### Items

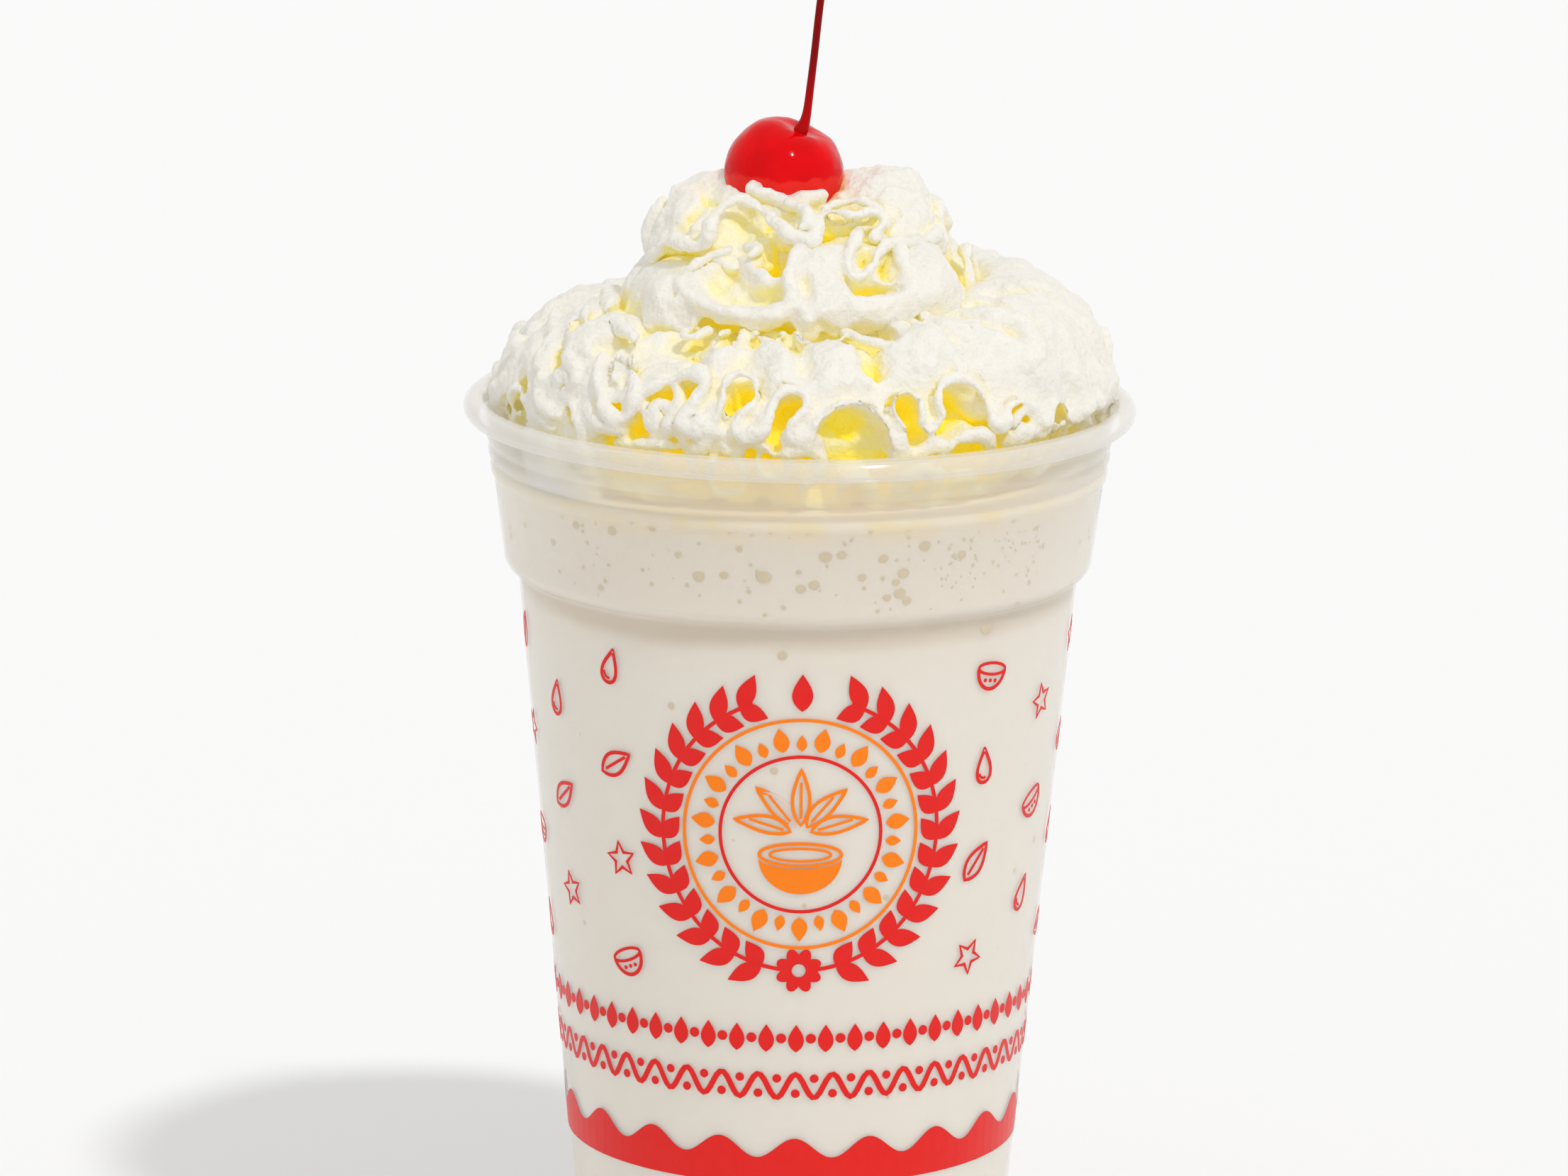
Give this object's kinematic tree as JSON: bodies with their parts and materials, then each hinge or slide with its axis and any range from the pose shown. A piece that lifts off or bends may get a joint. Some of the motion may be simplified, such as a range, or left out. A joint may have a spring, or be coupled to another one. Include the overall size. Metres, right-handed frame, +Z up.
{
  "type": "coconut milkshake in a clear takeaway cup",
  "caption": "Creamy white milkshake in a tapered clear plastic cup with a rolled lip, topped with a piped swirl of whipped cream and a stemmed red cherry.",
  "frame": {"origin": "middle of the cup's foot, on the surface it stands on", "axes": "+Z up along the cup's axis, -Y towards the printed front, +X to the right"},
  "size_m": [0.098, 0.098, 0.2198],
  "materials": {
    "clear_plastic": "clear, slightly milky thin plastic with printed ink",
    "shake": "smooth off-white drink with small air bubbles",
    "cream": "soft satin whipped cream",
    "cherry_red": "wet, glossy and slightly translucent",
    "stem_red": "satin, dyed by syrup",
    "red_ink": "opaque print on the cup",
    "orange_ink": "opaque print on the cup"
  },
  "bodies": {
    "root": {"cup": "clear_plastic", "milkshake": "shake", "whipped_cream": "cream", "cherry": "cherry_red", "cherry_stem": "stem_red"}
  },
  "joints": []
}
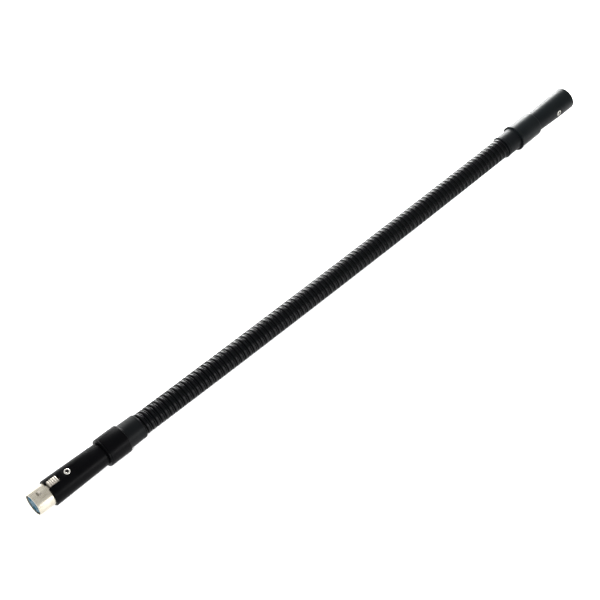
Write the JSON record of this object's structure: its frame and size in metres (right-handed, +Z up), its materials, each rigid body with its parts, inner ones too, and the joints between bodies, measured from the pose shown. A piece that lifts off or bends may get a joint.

### Exercise task
Copy out each record exactly as given, omitting none.

### Reply to the task
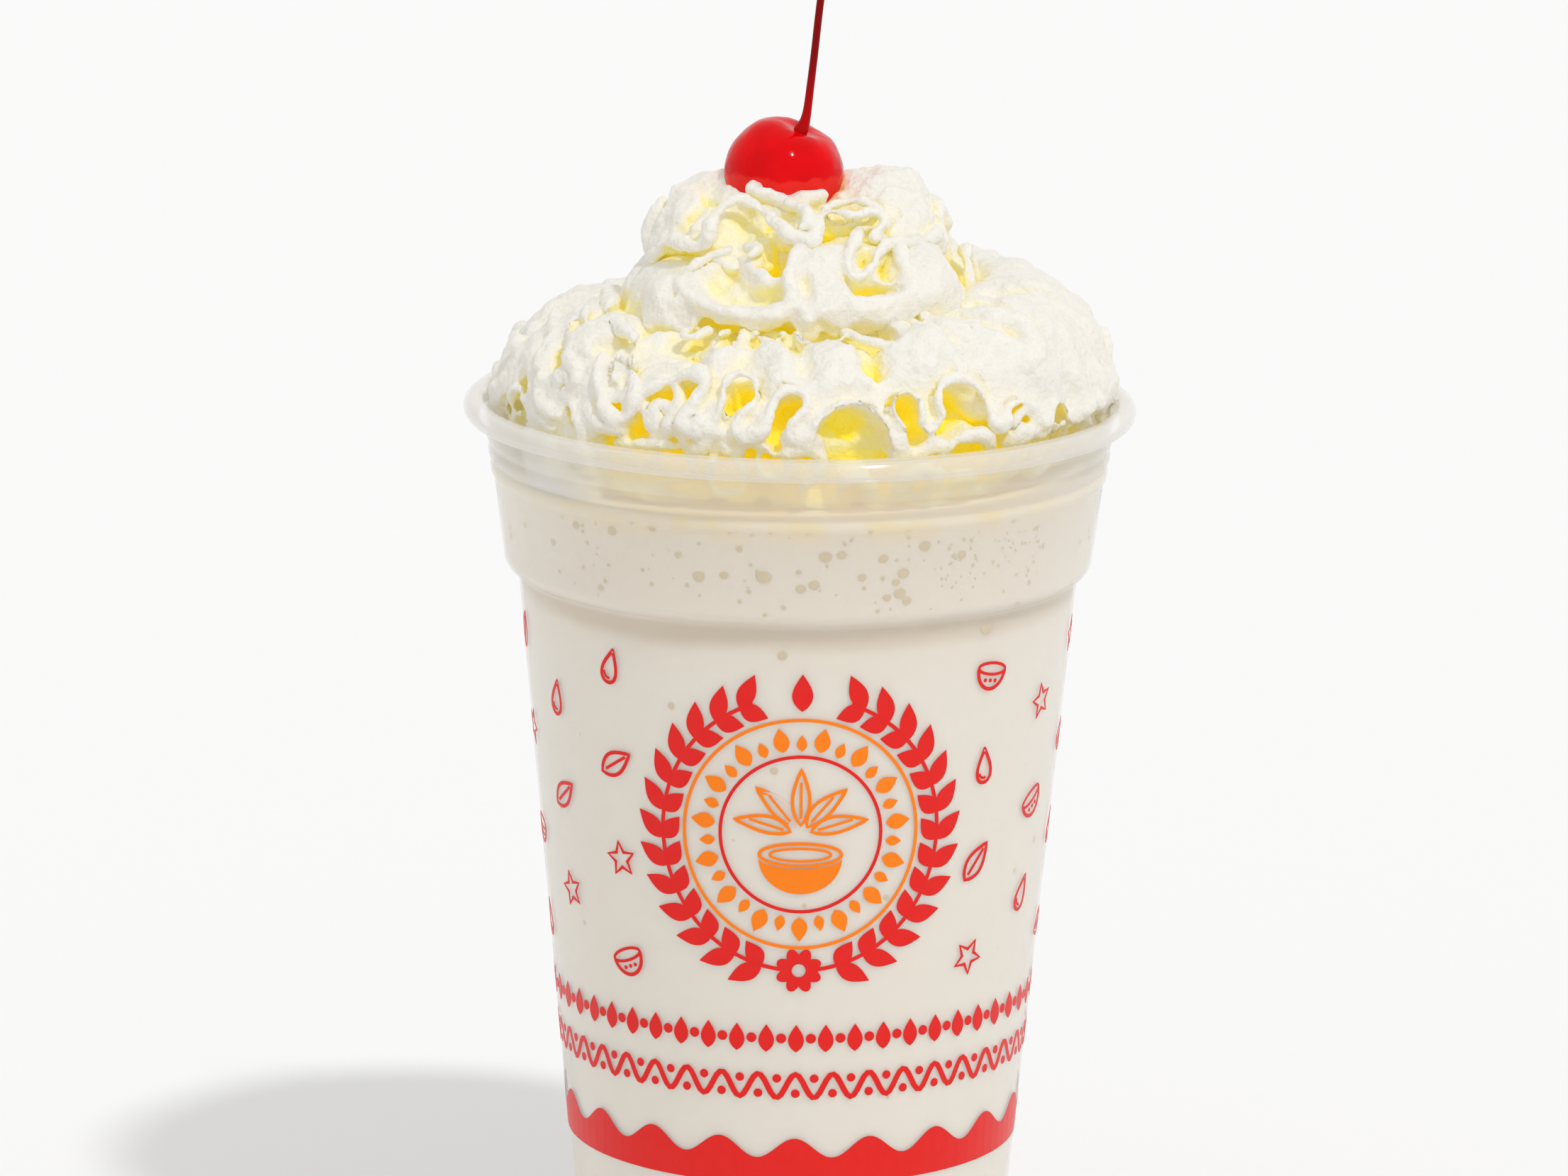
Give this object's kinematic tree as JSON: bodies with their parts and materials, then each hinge or slide with its axis and any range from the pose shown. A piece that lifts off or bends may get a joint. Some of the motion may be simplified, such as a range, or left out. A joint may have a spring, or be coupled to another one. Include the overall size. Metres, right-handed frame, +Z up.
{
  "type": "coconut milkshake in a clear takeaway cup",
  "caption": "Creamy white milkshake in a tapered clear plastic cup with a rolled lip, topped with a piped swirl of whipped cream and a stemmed red cherry.",
  "frame": {"origin": "middle of the cup's foot, on the surface it stands on", "axes": "+Z up along the cup's axis, -Y towards the printed front, +X to the right"},
  "size_m": [0.098, 0.098, 0.2198],
  "materials": {
    "clear_plastic": "clear, slightly milky thin plastic with printed ink",
    "shake": "smooth off-white drink with small air bubbles",
    "cream": "soft satin whipped cream",
    "cherry_red": "wet, glossy and slightly translucent",
    "stem_red": "satin, dyed by syrup",
    "red_ink": "opaque print on the cup",
    "orange_ink": "opaque print on the cup"
  },
  "bodies": {
    "root": {"cup": "clear_plastic", "milkshake": "shake", "whipped_cream": "cream", "cherry": "cherry_red", "cherry_stem": "stem_red"}
  },
  "joints": []
}
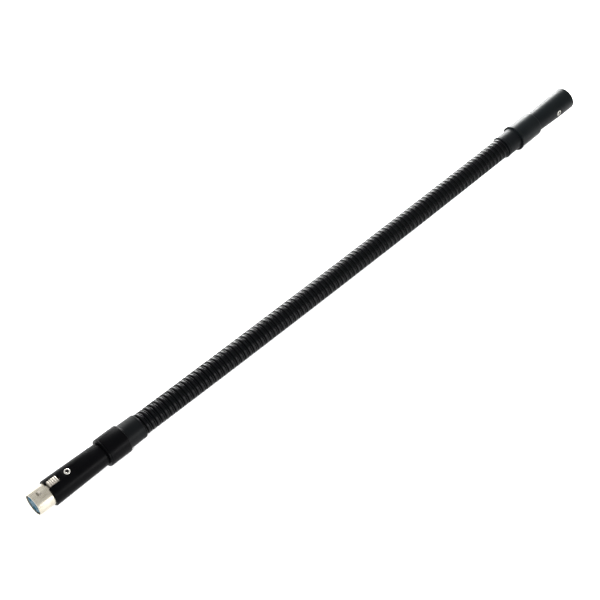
Write the JSON record of this object's structure: its frame and size in metres (right-handed, +Z up), its materials, each rigid body with its parts, inner ones too, and the joints between bodies, measured from the pose shown. A piece that lifts off or bends may get a joint.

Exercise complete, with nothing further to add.